News
Barley milling and utilization of fractions

Barley grain is an excellent source of several nutritious components. Barley
fractions enriched in various bioactive constituents can be obtained through
different processes including milling. "One approach is to use extraction
methods to remove active compounds from barley and use them as nutraceuticals
and food ingredients," explains Dr. Marta Izydorczyk, program manager of
barley research at the Grain Research Laboratory with the Canadian Grain Commission
in Winnipeg. "Another approach, and the one we prefer, is to fractionate
barley by chemical-free physical processes like milling, rather than using extraction
processes."

Roller milling, for example, has the potential to fractionate the grain into
various streams with unique composition and functionality. The roller milling
of unpearled barley can fractionate this grain into flour and a fibre rich fraction.
Depending on the type of barley, the flour can become a source of starch with
unique characteristics and digestibility. The fibre rich fraction holds promise
as a natural and functional food ingredient, as it is especially enriched in
beta-glucans and other less familiar dietary fibre components such as arabinoxylans.
Recent studies are indicating that arabinoxylans might have similar health benefits
as beta-glucans. "The milling fractions also include other bioactive components
such as vitamin E, phenolic compounds which are known for their antioxidant
activity, and other vitamins and minerals," says Izydorczyk.

"The advantage of milling is, therefore, the possibility of generating
fractions enriched in a particular component without eliminating the synergistic
effects that might exist among different constituents," she explains. "During
an extraction process, usually only one component is targetted, which may, in
fact, only be active to its full potential when other components are present."
Extraction tends to remove the other components, and reduce the potential for
the synergistic effect and benefits of more complete fractions. "We don't
yet fully understand how these components synergistically interact with each
other to give us the best nutritional quality."

In the research, hulless barley genotypes were used including those with high
amylose, waxy and normal starch characteristics. "We have found differences
in functional and nutritional properties in these barley grains, and our research
has shown that high amylose hulless varieties might have another advantage because
they contain slowly digestible starch (low glycemic index). Our interest in
the high amylose barley genotypes is for both their high dietary fibre content
and the starch they contain with unique and desirable qualities," explains
Izydorczyk. "We're working with barley breeders like Dr. Brian Rossnagel
on these genotypes and sharing our research results with him."

The fibre rich barley fractions have performed well in several wheat-based
products such as pasta, bread and noodles. They significantly increased the
total dietary fibre content of these products as well as showed a potential
of slowing the digestibility of starch. Izydorczyk notes that the replacement
of wheat flour with the barley fibre rich fractions usually results in darker
products, which may be appealing especially to health conscious consumers who
are aware that the white colour of cereal-based products is achieved by using
refined but nutrient depleted ingredients.

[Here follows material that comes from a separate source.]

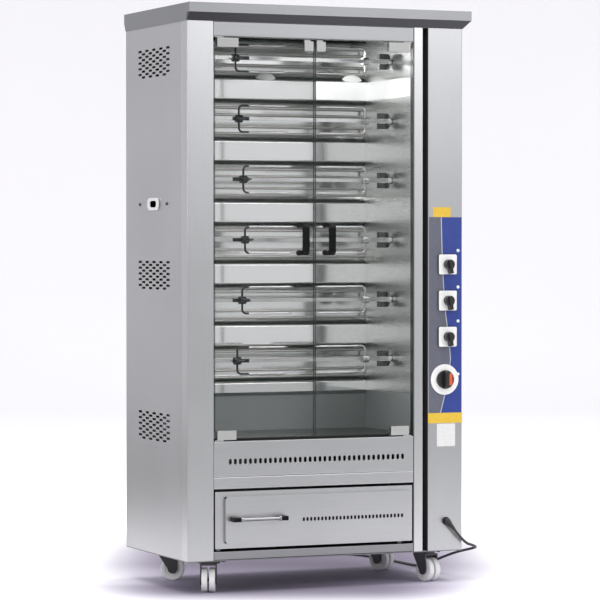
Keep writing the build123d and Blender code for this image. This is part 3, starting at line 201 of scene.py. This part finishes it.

"One of the other new uses we've been investigating for the starch enriched
fractions is the potential to use them as an adjunct in brewing as a replacement
for corn or rice flour that is typically used today," says Izydorczyk.
"If we could replace these import products with starch enriched barley
fractions, that would be good for our grain industry." Izydorczyk's research
group is also working to continually improve the milling process. They have
moved from an experimental mill into a larger mill, and have been working to
simplify the milling process and procedures.

"Our goal is to develop a simple commercial process that industry can
utilize to create these milling fractions that are enriched in particular components
for use in food processing," explains Izydorczyk. "We're also continuing
to do research on other aspects, such as fraction enrichment, most beneficial
particle size and the most useful form and concentrations of the fibre fractions."
Izydorczyk is looking forward to having industry utilize this technology, and
is willing to work with them and share as much information as possible to help
get them started. -30-